Instructions for the task =
Below is a listing; copy all of it exactly.

Source excerpt =

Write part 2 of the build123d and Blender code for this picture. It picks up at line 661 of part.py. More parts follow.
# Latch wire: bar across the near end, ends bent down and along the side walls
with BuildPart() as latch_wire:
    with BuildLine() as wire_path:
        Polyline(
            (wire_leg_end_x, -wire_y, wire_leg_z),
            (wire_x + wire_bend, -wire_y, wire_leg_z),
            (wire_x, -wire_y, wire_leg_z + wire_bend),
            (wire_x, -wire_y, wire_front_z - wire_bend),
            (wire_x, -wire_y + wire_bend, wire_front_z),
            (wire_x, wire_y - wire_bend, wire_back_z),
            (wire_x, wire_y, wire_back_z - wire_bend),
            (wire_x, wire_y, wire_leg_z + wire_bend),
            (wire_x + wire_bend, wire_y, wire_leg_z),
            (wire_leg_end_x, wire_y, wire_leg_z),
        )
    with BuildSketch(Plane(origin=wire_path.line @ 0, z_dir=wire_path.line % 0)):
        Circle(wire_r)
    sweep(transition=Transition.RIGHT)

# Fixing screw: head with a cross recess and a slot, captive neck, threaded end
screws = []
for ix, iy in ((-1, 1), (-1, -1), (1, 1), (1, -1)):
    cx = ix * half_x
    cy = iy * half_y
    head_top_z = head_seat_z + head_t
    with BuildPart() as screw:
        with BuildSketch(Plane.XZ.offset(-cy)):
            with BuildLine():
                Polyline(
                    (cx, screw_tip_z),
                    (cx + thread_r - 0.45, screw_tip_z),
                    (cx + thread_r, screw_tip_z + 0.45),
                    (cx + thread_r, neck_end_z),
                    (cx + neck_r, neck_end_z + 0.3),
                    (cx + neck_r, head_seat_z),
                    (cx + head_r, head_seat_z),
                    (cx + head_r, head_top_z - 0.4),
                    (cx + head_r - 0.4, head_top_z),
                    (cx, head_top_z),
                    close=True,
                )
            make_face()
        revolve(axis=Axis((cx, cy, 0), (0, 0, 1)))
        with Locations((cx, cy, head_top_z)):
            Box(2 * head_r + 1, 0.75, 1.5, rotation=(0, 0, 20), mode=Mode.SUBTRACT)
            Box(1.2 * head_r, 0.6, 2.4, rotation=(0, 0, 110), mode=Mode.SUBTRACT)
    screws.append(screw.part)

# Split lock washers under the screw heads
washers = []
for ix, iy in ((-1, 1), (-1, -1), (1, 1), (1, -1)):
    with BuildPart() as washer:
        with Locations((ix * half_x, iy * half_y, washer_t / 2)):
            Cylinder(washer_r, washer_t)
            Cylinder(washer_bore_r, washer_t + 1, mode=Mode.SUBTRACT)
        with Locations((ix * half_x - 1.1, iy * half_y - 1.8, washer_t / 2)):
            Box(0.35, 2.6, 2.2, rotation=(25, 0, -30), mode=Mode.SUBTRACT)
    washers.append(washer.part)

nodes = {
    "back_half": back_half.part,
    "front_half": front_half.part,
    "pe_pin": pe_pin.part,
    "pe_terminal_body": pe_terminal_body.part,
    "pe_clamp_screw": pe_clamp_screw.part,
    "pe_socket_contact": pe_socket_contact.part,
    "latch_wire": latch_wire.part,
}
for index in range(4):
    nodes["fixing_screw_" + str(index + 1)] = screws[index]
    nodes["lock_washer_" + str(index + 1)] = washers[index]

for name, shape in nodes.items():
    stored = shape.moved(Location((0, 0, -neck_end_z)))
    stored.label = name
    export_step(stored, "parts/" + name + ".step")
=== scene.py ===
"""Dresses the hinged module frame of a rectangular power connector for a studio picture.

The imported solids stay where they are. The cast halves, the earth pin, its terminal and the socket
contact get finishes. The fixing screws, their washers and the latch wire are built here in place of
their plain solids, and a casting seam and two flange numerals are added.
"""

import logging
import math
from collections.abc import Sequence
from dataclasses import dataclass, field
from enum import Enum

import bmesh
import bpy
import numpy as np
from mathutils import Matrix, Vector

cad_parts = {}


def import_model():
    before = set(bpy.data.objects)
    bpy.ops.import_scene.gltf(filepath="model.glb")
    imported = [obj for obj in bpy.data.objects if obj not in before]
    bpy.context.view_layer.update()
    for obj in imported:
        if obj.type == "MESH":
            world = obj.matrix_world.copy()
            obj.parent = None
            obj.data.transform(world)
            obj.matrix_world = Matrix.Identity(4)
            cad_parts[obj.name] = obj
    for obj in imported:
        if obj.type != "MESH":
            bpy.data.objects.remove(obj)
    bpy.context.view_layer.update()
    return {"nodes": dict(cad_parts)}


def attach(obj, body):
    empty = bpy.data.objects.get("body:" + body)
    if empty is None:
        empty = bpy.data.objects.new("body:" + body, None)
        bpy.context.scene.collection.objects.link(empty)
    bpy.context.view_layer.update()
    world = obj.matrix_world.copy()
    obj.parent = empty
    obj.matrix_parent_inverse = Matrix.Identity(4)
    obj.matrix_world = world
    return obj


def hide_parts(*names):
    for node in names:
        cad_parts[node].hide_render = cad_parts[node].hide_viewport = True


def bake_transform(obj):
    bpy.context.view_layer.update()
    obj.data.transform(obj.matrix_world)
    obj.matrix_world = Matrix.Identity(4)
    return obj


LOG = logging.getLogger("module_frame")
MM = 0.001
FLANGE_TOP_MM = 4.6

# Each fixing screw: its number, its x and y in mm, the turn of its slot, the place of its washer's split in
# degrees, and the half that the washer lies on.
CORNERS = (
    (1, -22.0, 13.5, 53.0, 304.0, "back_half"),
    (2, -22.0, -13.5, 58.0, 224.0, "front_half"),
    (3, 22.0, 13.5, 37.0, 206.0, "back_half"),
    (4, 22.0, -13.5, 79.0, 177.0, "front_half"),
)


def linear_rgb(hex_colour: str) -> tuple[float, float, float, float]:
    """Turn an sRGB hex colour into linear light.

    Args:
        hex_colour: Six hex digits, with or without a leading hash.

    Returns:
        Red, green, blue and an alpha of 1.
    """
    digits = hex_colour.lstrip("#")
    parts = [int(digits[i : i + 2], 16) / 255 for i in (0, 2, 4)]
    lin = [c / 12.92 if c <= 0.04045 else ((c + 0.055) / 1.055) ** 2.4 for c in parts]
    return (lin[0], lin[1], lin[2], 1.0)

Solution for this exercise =
Write part 2 of the build123d and Blender code for this picture. It picks up at line 661 of part.py. More parts follow.
# Latch wire: bar across the near end, ends bent down and along the side walls
with BuildPart() as latch_wire:
    with BuildLine() as wire_path:
        Polyline(
            (wire_leg_end_x, -wire_y, wire_leg_z),
            (wire_x + wire_bend, -wire_y, wire_leg_z),
            (wire_x, -wire_y, wire_leg_z + wire_bend),
            (wire_x, -wire_y, wire_front_z - wire_bend),
            (wire_x, -wire_y + wire_bend, wire_front_z),
            (wire_x, wire_y - wire_bend, wire_back_z),
            (wire_x, wire_y, wire_back_z - wire_bend),
            (wire_x, wire_y, wire_leg_z + wire_bend),
            (wire_x + wire_bend, wire_y, wire_leg_z),
            (wire_leg_end_x, wire_y, wire_leg_z),
        )
    with BuildSketch(Plane(origin=wire_path.line @ 0, z_dir=wire_path.line % 0)):
        Circle(wire_r)
    sweep(transition=Transition.RIGHT)

# Fixing screw: head with a cross recess and a slot, captive neck, threaded end
screws = []
for ix, iy in ((-1, 1), (-1, -1), (1, 1), (1, -1)):
    cx = ix * half_x
    cy = iy * half_y
    head_top_z = head_seat_z + head_t
    with BuildPart() as screw:
        with BuildSketch(Plane.XZ.offset(-cy)):
            with BuildLine():
                Polyline(
                    (cx, screw_tip_z),
                    (cx + thread_r - 0.45, screw_tip_z),
                    (cx + thread_r, screw_tip_z + 0.45),
                    (cx + thread_r, neck_end_z),
                    (cx + neck_r, neck_end_z + 0.3),
                    (cx + neck_r, head_seat_z),
                    (cx + head_r, head_seat_z),
                    (cx + head_r, head_top_z - 0.4),
                    (cx + head_r - 0.4, head_top_z),
                    (cx, head_top_z),
                    close=True,
                )
            make_face()
        revolve(axis=Axis((cx, cy, 0), (0, 0, 1)))
        with Locations((cx, cy, head_top_z)):
            Box(2 * head_r + 1, 0.75, 1.5, rotation=(0, 0, 20), mode=Mode.SUBTRACT)
            Box(1.2 * head_r, 0.6, 2.4, rotation=(0, 0, 110), mode=Mode.SUBTRACT)
    screws.append(screw.part)

# Split lock washers under the screw heads
washers = []
for ix, iy in ((-1, 1), (-1, -1), (1, 1), (1, -1)):
    with BuildPart() as washer:
        with Locations((ix * half_x, iy * half_y, washer_t / 2)):
            Cylinder(washer_r, washer_t)
            Cylinder(washer_bore_r, washer_t + 1, mode=Mode.SUBTRACT)
        with Locations((ix * half_x - 1.1, iy * half_y - 1.8, washer_t / 2)):
            Box(0.35, 2.6, 2.2, rotation=(25, 0, -30), mode=Mode.SUBTRACT)
    washers.append(washer.part)

nodes = {
    "back_half": back_half.part,
    "front_half": front_half.part,
    "pe_pin": pe_pin.part,
    "pe_terminal_body": pe_terminal_body.part,
    "pe_clamp_screw": pe_clamp_screw.part,
    "pe_socket_contact": pe_socket_contact.part,
    "latch_wire": latch_wire.part,
}
for index in range(4):
    nodes["fixing_screw_" + str(index + 1)] = screws[index]
    nodes["lock_washer_" + str(index + 1)] = washers[index]

for name, shape in nodes.items():
    stored = shape.moved(Location((0, 0, -neck_end_z)))
    stored.label = name
    export_step(stored, "parts/" + name + ".step")
=== scene.py ===
"""Dresses the hinged module frame of a rectangular power connector for a studio picture.

The imported solids stay where they are. The cast halves, the earth pin, its terminal and the socket
contact get finishes. The fixing screws, their washers and the latch wire are built here in place of
their plain solids, and a casting seam and two flange numerals are added.
"""

import logging
import math
from collections.abc import Sequence
from dataclasses import dataclass, field
from enum import Enum

import bmesh
import bpy
import numpy as np
from mathutils import Matrix, Vector

cad_parts = {}


def import_model():
    before = set(bpy.data.objects)
    bpy.ops.import_scene.gltf(filepath="model.glb")
    imported = [obj for obj in bpy.data.objects if obj not in before]
    bpy.context.view_layer.update()
    for obj in imported:
        if obj.type == "MESH":
            world = obj.matrix_world.copy()
            obj.parent = None
            obj.data.transform(world)
            obj.matrix_world = Matrix.Identity(4)
            cad_parts[obj.name] = obj
    for obj in imported:
        if obj.type != "MESH":
            bpy.data.objects.remove(obj)
    bpy.context.view_layer.update()
    return {"nodes": dict(cad_parts)}


def attach(obj, body):
    empty = bpy.data.objects.get("body:" + body)
    if empty is None:
        empty = bpy.data.objects.new("body:" + body, None)
        bpy.context.scene.collection.objects.link(empty)
    bpy.context.view_layer.update()
    world = obj.matrix_world.copy()
    obj.parent = empty
    obj.matrix_parent_inverse = Matrix.Identity(4)
    obj.matrix_world = world
    return obj


def hide_parts(*names):
    for node in names:
        cad_parts[node].hide_render = cad_parts[node].hide_viewport = True


def bake_transform(obj):
    bpy.context.view_layer.update()
    obj.data.transform(obj.matrix_world)
    obj.matrix_world = Matrix.Identity(4)
    return obj


LOG = logging.getLogger("module_frame")
MM = 0.001
FLANGE_TOP_MM = 4.6

# Each fixing screw: its number, its x and y in mm, the turn of its slot, the place of its washer's split in
# degrees, and the half that the washer lies on.
CORNERS = (
    (1, -22.0, 13.5, 53.0, 304.0, "back_half"),
    (2, -22.0, -13.5, 58.0, 224.0, "front_half"),
    (3, 22.0, 13.5, 37.0, 206.0, "back_half"),
    (4, 22.0, -13.5, 79.0, 177.0, "front_half"),
)


def linear_rgb(hex_colour: str) -> tuple[float, float, float, float]:
    """Turn an sRGB hex colour into linear light.

    Args:
        hex_colour: Six hex digits, with or without a leading hash.

    Returns:
        Red, green, blue and an alpha of 1.
    """
    digits = hex_colour.lstrip("#")
    parts = [int(digits[i : i + 2], 16) / 255 for i in (0, 2, 4)]
    lin = [c / 12.92 if c <= 0.04045 else ((c + 0.055) / 1.055) ** 2.4 for c in parts]
    return (lin[0], lin[1], lin[2], 1.0)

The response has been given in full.